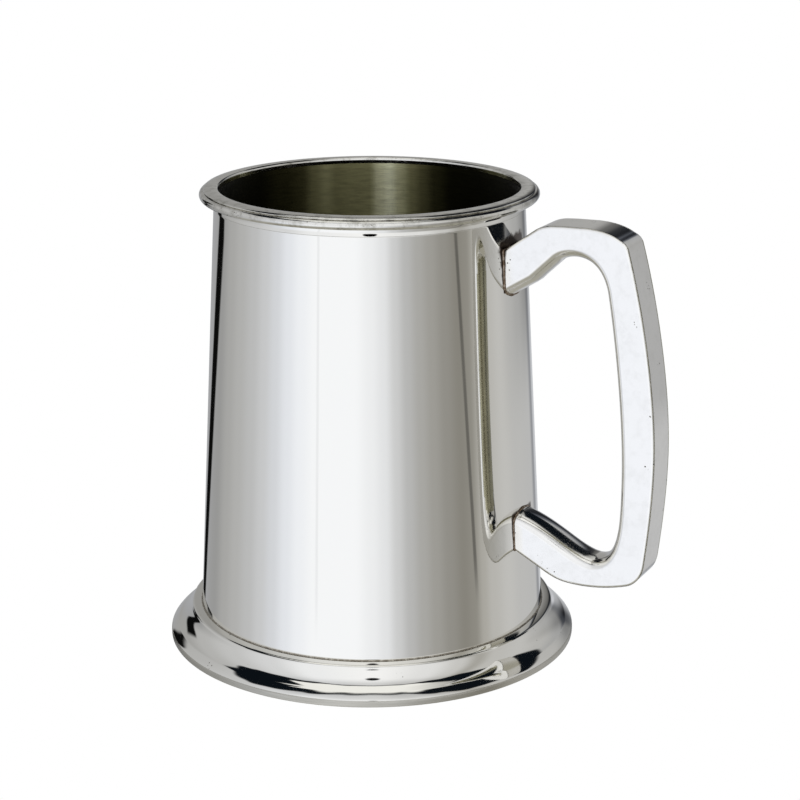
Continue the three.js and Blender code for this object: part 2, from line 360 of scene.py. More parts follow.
def make_floor_seam():
    """A small hollow fillet of solder between the floor and the drum's wall."""
    wall_foot = drum_radius(FLOOR_TOP) - WALL
    return turned("floor_seam", rounded([
        (wall_foot - 0.9, FLOOR_TOP + FILM, 0),
        (wall_foot - FILM, FLOOR_TOP + FILM, 0),
        (wall_foot - 0.08, FLOOR_TOP + 1.0, 0),
        (wall_foot - 0.4, FLOOR_TOP + 0.35, 0.25),
    ]))


# ---------------------------------------------------------------- handle

ARM_SWELL = 2.8                  # rounding of the arms towards the fingers, at mid width
GRIP_SWELL = 2.1                 # the same on the grip
SLICES = 16                      # strips across the handle's width
SOLDER_RUN = 0.36                # radius of the solder run round each root
# Solder stain and painted shade at each root: its lowest and highest place, and its reach at both
ROOT_STAINS_AND_SHADE = ((96.5, 108.0, 0.45, 2.4), (30.5, 38.6, 0.7, 1.2))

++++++

All of the data needs to be printed once more, exactly.

● **Result**
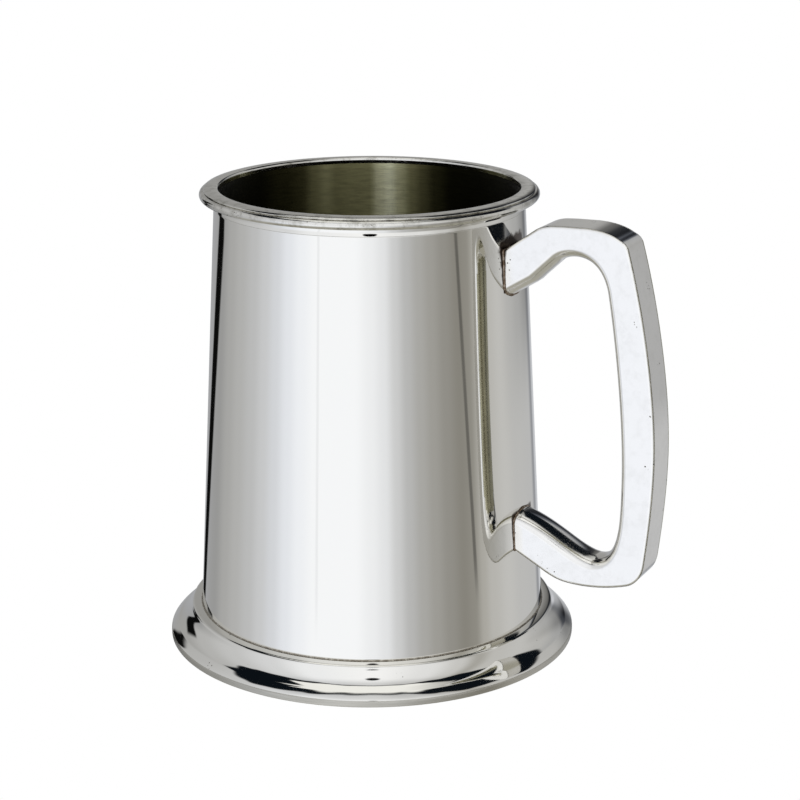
Continue the three.js and Blender code for this object: part 2, from line 360 of scene.py. More parts follow.
def make_floor_seam():
    """A small hollow fillet of solder between the floor and the drum's wall."""
    wall_foot = drum_radius(FLOOR_TOP) - WALL
    return turned("floor_seam", rounded([
        (wall_foot - 0.9, FLOOR_TOP + FILM, 0),
        (wall_foot - FILM, FLOOR_TOP + FILM, 0),
        (wall_foot - 0.08, FLOOR_TOP + 1.0, 0),
        (wall_foot - 0.4, FLOOR_TOP + 0.35, 0.25),
    ]))


# ---------------------------------------------------------------- handle

ARM_SWELL = 2.8                  # rounding of the arms towards the fingers, at mid width
GRIP_SWELL = 2.1                 # the same on the grip
SLICES = 16                      # strips across the handle's width
SOLDER_RUN = 0.36                # radius of the solder run round each root
# Solder stain and painted shade at each root: its lowest and highest place, and its reach at both
ROOT_STAINS_AND_SHADE = ((96.5, 108.0, 0.45, 2.4), (30.5, 38.6, 0.7, 1.2))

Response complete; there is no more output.